╔══

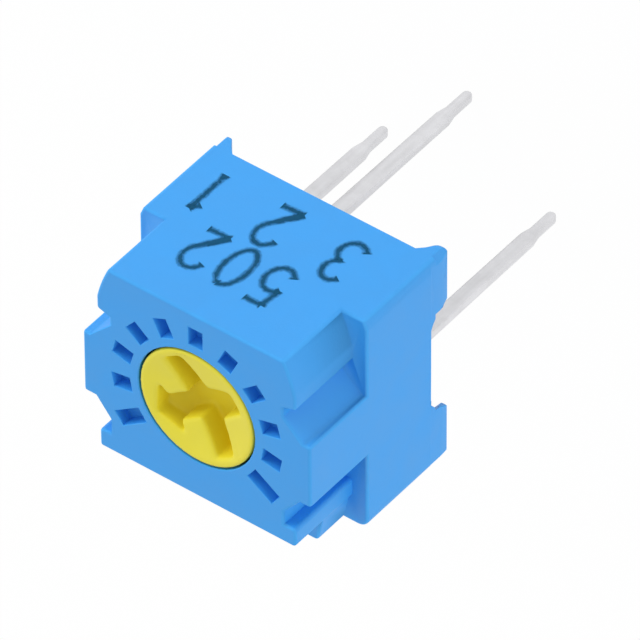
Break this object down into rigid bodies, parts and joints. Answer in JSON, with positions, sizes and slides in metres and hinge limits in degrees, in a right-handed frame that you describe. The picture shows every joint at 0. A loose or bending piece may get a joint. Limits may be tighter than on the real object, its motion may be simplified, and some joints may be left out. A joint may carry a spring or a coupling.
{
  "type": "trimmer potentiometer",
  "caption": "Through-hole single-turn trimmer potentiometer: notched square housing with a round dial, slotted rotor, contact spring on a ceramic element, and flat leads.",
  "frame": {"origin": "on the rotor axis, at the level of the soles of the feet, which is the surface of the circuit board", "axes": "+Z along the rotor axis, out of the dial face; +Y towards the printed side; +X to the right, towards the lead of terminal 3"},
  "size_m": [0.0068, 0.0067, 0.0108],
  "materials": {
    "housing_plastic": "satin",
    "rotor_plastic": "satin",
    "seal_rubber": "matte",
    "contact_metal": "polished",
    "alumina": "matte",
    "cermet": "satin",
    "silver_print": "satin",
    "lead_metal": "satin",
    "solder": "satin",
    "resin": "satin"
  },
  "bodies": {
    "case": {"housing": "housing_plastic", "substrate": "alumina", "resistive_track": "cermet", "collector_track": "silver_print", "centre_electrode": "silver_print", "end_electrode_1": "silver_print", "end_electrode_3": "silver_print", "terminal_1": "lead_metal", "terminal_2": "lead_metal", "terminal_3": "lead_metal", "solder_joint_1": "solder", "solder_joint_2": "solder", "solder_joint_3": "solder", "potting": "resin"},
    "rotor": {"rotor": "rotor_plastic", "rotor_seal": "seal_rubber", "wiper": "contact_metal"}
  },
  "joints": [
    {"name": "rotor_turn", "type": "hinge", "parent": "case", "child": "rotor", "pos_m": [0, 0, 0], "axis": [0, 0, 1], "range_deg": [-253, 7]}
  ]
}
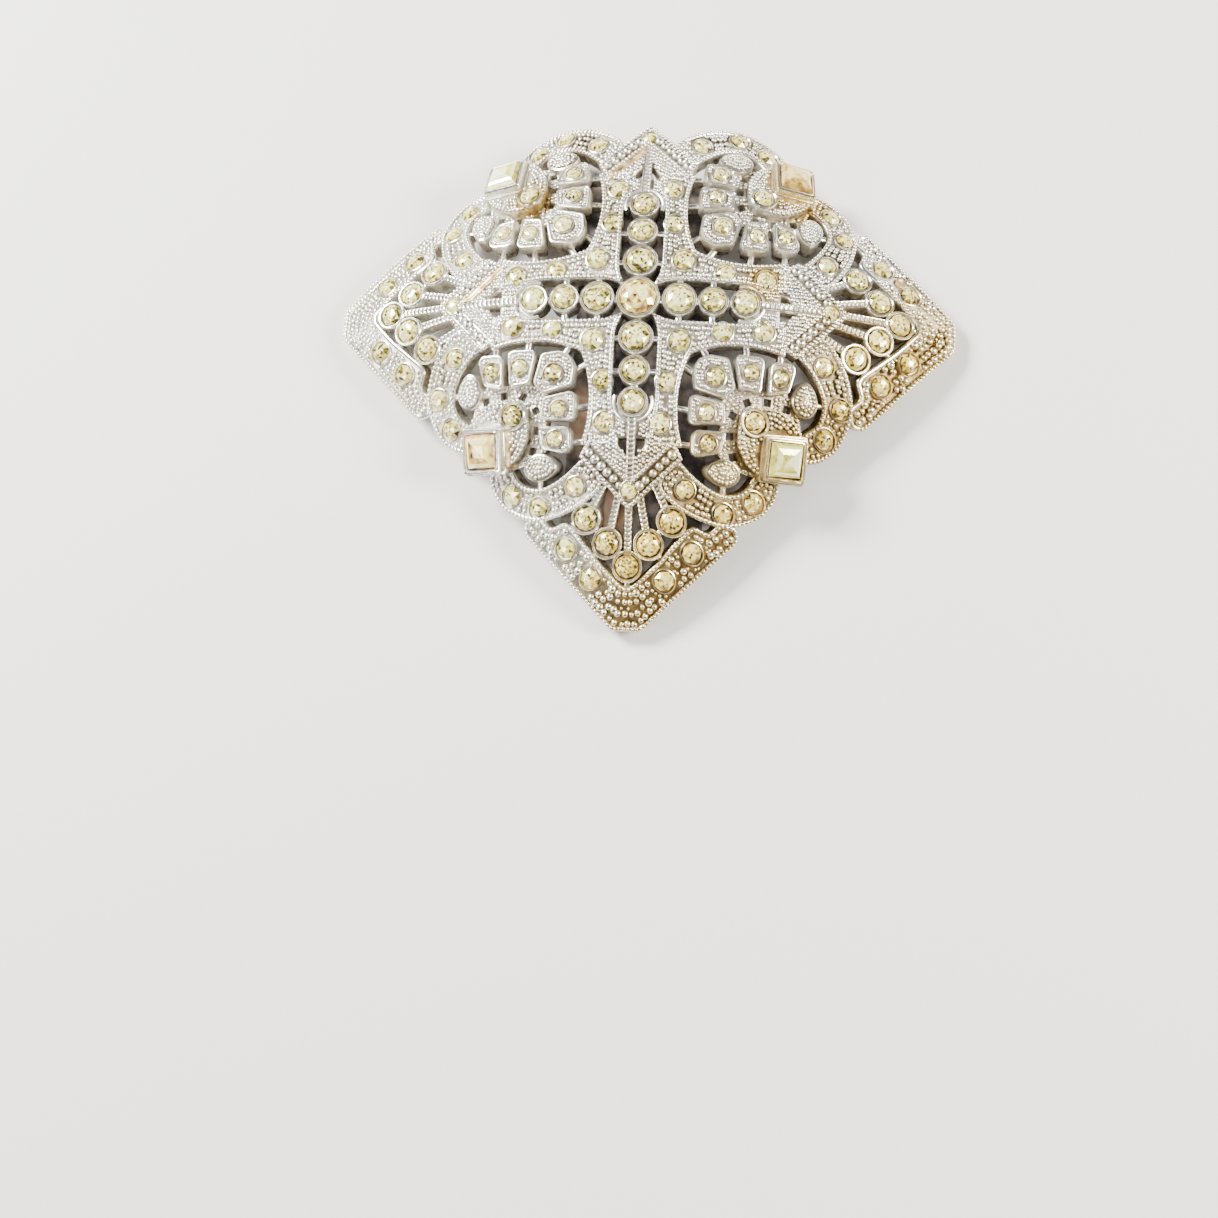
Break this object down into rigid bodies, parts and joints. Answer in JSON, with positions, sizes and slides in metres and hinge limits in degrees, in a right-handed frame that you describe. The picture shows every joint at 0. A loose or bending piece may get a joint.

╚══

Return every entry exactly as given.

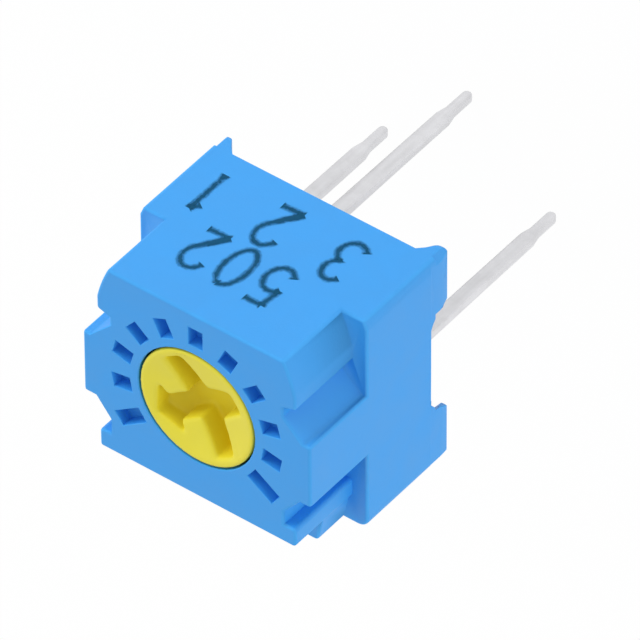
Break this object down into rigid bodies, parts and joints. Answer in JSON, with positions, sizes and slides in metres and hinge limits in degrees, in a right-handed frame that you describe. The picture shows every joint at 0. A loose or bending piece may get a joint. Limits may be tighter than on the real object, its motion may be simplified, and some joints may be left out. A joint may carry a spring or a coupling.
{
  "type": "trimmer potentiometer",
  "caption": "Through-hole single-turn trimmer potentiometer: notched square housing with a round dial, slotted rotor, contact spring on a ceramic element, and flat leads.",
  "frame": {"origin": "on the rotor axis, at the level of the soles of the feet, which is the surface of the circuit board", "axes": "+Z along the rotor axis, out of the dial face; +Y towards the printed side; +X to the right, towards the lead of terminal 3"},
  "size_m": [0.0068, 0.0067, 0.0108],
  "materials": {
    "housing_plastic": "satin",
    "rotor_plastic": "satin",
    "seal_rubber": "matte",
    "contact_metal": "polished",
    "alumina": "matte",
    "cermet": "satin",
    "silver_print": "satin",
    "lead_metal": "satin",
    "solder": "satin",
    "resin": "satin"
  },
  "bodies": {
    "case": {"housing": "housing_plastic", "substrate": "alumina", "resistive_track": "cermet", "collector_track": "silver_print", "centre_electrode": "silver_print", "end_electrode_1": "silver_print", "end_electrode_3": "silver_print", "terminal_1": "lead_metal", "terminal_2": "lead_metal", "terminal_3": "lead_metal", "solder_joint_1": "solder", "solder_joint_2": "solder", "solder_joint_3": "solder", "potting": "resin"},
    "rotor": {"rotor": "rotor_plastic", "rotor_seal": "seal_rubber", "wiper": "contact_metal"}
  },
  "joints": [
    {"name": "rotor_turn", "type": "hinge", "parent": "case", "child": "rotor", "pos_m": [0, 0, 0], "axis": [0, 0, 1], "range_deg": [-253, 7]}
  ]
}
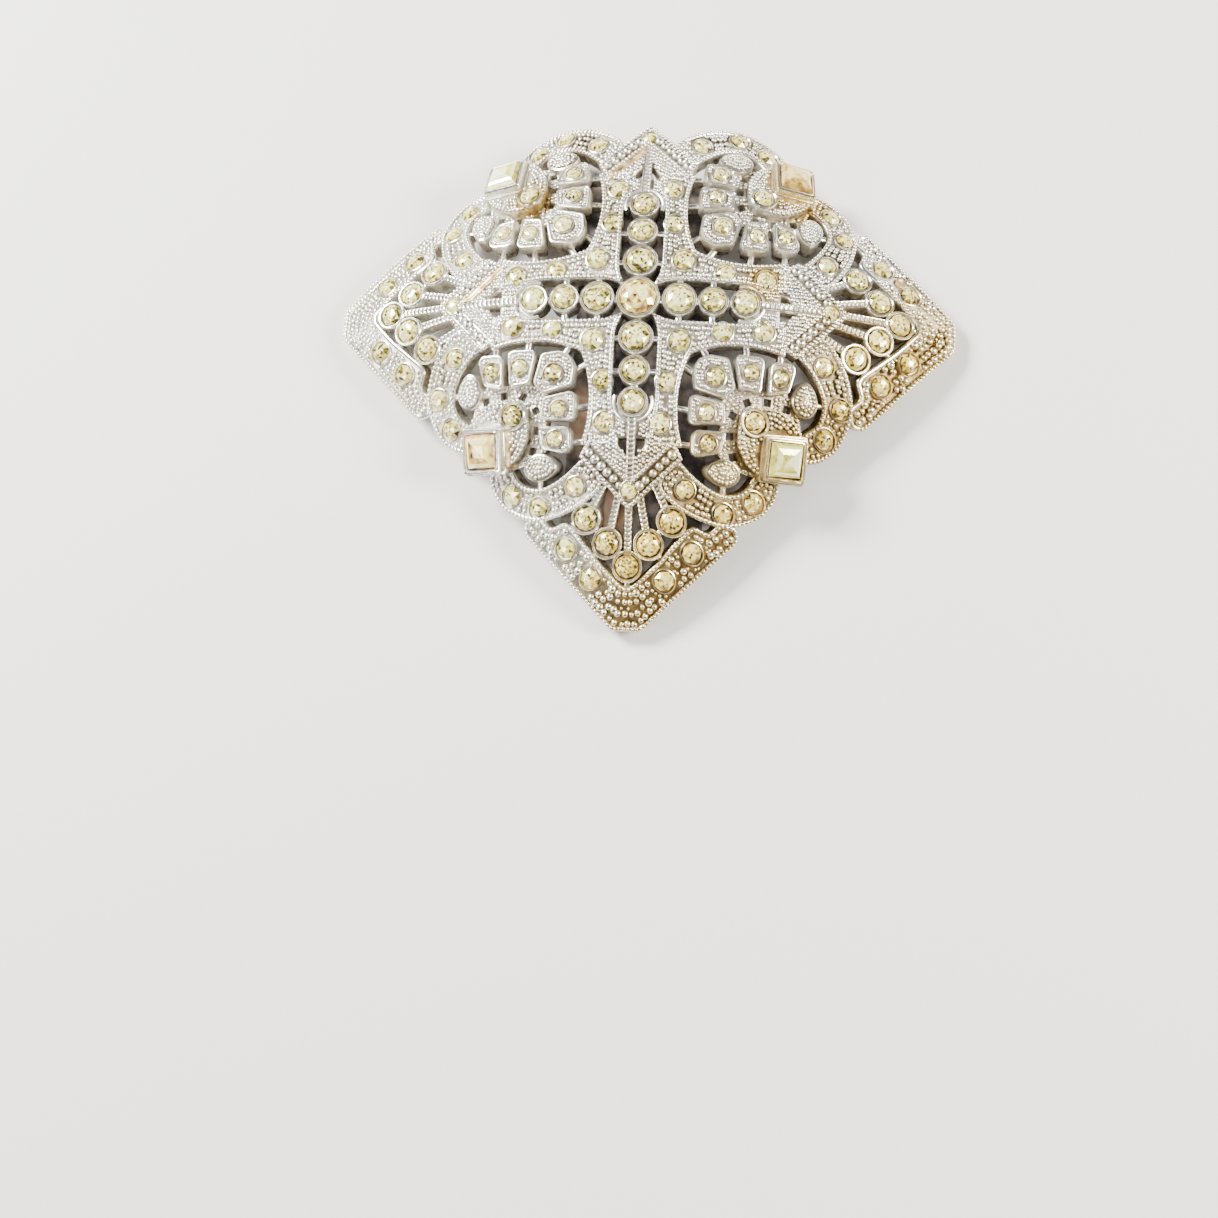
Break this object down into rigid bodies, parts and joints. Answer in JSON, with positions, sizes and slides in metres and hinge limits in degrees, in a right-handed frame that you describe. The picture shows every joint at 0. A loose or bending piece may get a joint.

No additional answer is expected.